I feel that I'm not good enough for him sometimes, and I act out because of that, almost like trying to get him to see the worst in me. But he never does. And he never gives up on me, never gives in to that little dark voice in the back of my head screaming, "Don't you see what you're going to be getting into?! Don't you get it? Dump me! Free me! I'm not worth your time, your money, your investment, your love!!! I'm not worth it!" And it's in moments like that, the moments of calm after the fights and squabbles, that I want to give into that dark voice and make things worse, and make him hate me so that he can see me for who I really am: Broken. A record that once had held a fantastic song upon it that I can't hear anymore.
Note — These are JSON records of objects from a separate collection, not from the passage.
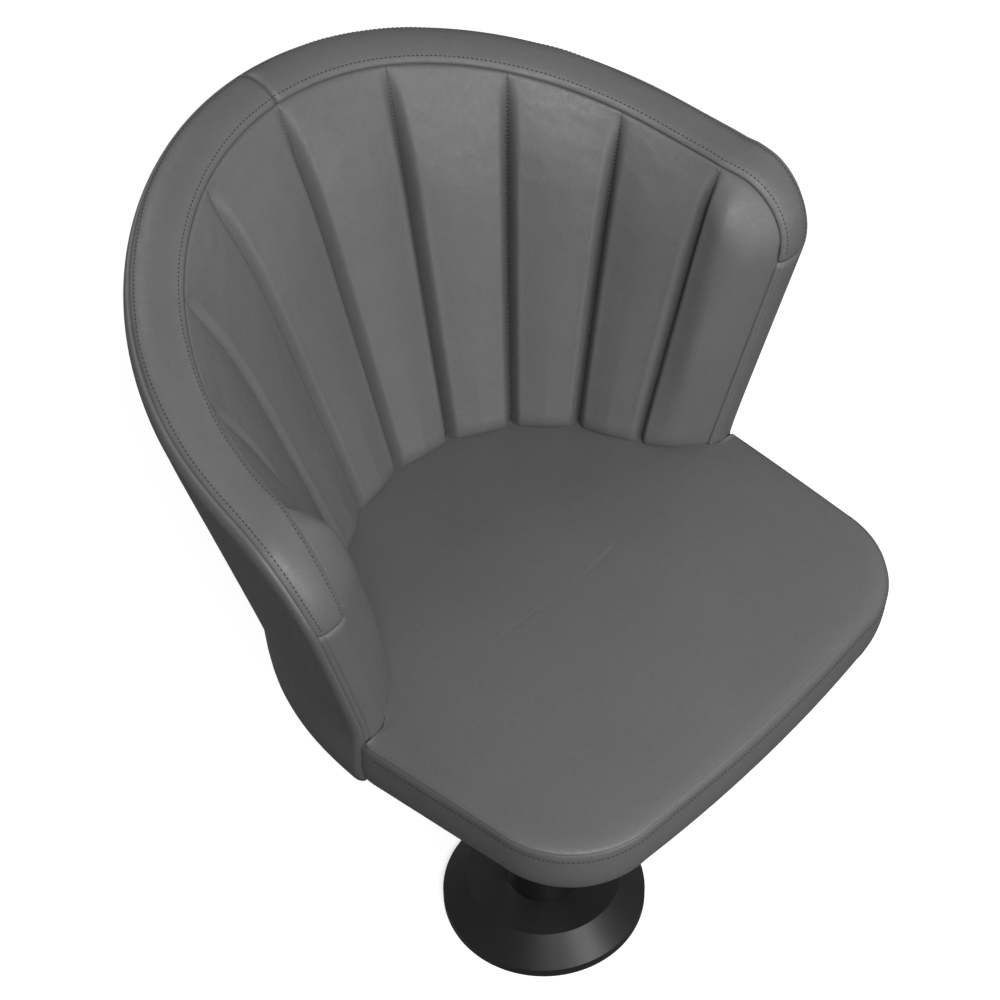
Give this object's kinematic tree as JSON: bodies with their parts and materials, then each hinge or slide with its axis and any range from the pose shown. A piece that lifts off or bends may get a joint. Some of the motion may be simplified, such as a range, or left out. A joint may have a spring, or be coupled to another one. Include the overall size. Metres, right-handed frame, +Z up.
{
  "type": "pedestal swivel armchair",
  "caption": "Upholstered tub armchair with a channelled back, on a floor-fixed round pedestal on which the seat swivels freely.",
  "frame": {"origin": "centre of the floor flange's underside, on the floor and on the swivel axis", "axes": "+Z up along the swivel axis; the sitter faces -Y and the middle of the back is at +Y"},
  "size_m": [0.6204, 0.5843, 0.8566],
  "materials": {
    "leather": "satin grained upholstery leather, cool dark grey",
    "foam": "open upholstery foam",
    "plywood": "birch plywood, raw",
    "lining": "black non-woven lining",
    "black_steel": "satin black powder coat",
    "black_cover": "satin black",
    "bush_plastic": "natural nylon",
    "bright_steel": "ground",
    "zinc_steel": "zinc plated",
    "spring_steel": "blackened spring steel"
  },
  "bodies": {
    "pedestal": {"floor_flange": "black_steel", "cone_cover": "black_cover", "column_tube": "black_steel", "upper_bush": "bush_plastic", "lower_bush": "bush_plastic"},
    "seat": {"thrust_washer": "zinc_steel", "spindle": "bright_steel", "end_washer": "zinc_steel", "spindle_circlip": "spring_steel", "seat_plate": "black_steel", "plate_bolts": "zinc_steel", "plate_washers": "zinc_steel", "tee_nuts": "zinc_steel", "seat_board": "plywood", "dust_cover": "lining", "seat_foam": "foam", "seat_top_panel": "leather", "seat_border": "leather", "back_shell": "plywood", "shell_screws": "zinc_steel", "back_foam": "foam", "outer_cover_left": "leather", "outer_cover_right": "leather", "rim_band_left": "leather", "rim_band_right": "leather", "arm_strip_left": "leather", "arm_strip_right": "leather", "channel_pad_left_1": "leather", "channel_pad_right_1": "leather", "channel_pad_left_2": "leather", "channel_pad_right_2": "leather", "channel_pad_left_3": "leather", "channel_pad_right_3": "leather", "channel_pad_left_4": "leather", "channel_pad_right_4": "leather", "channel_pad_left_5": "leather", "channel_pad_right_5": "leather"}
  },
  "joints": [
    {"name": "seat_swivel", "type": "hinge", "parent": "pedestal", "child": "seat", "pos_m": [0, 0, 0.4], "axis": [0, 0, 1], "continuous": true}
  ]
}
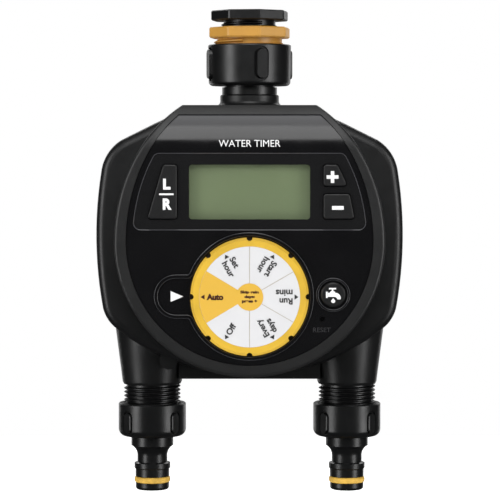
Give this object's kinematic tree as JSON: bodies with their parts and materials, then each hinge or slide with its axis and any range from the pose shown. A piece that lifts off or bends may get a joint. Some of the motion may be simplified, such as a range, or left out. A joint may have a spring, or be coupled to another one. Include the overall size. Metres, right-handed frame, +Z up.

I can't figure out why I do the things that I do. I don't know why I act out. I don't know why I snap and snarl. Is it insecurity? Is it trying to get him to hate me so that I can please my mother and marry a man that she approves of? Is it the agony of having half a continent between us that is the reason behind why I can't reach out and run my hand over his cheek, weaving my fingers through his as we walk beside each other, kissing him, feeling his wonderful embrace?

Or is it just this feeling of not being worthy enough?

Is it because I want to do so much, but I can't for the life of me figure out how to weave together both the dreams I have and my relationship with this amazing man? I can't see that yet, and that confuses me and hurts me because to marry him is a dream that I really want to see happen. I want to see so much happen in my life, but I don't know where to start. I'm overwhelmed by so much, unable to sit back and comprehend everything that is coming up before my eyes.

And then I'm brought to wondering if I'm allowed to have so many wants. I haven't had much in my life, and I cling to things, to behaviors, to so much ... because I'm afraid that if I let go, I'm never going to be able to catch them again. I want freedom, and yet I'm afraid to open my wings. I'm reluctant to unfurl them completely because I've had them tucked so tightly to my back that they're stiff and sore. I don't want the wings of freedom to get bruised, hurt, broken ... I don't want to leave the ground because I'm comfortable here. I don't want to go too high because I'm afraid that I'll fall.

I'm afraid to love a man with my whole heart. I'm afraid to open my eyes to see flaws. I'm afraid to really take a stand against my mother. I'm afraid of so many things and I just cover it all up under cotton bandages, knitted wool sweatshirts, and a Decepticon baseball cap.

But I'm not afraid to cry.

So for now ... I cry. Because writing these truths and feelings help me open my wings a little more.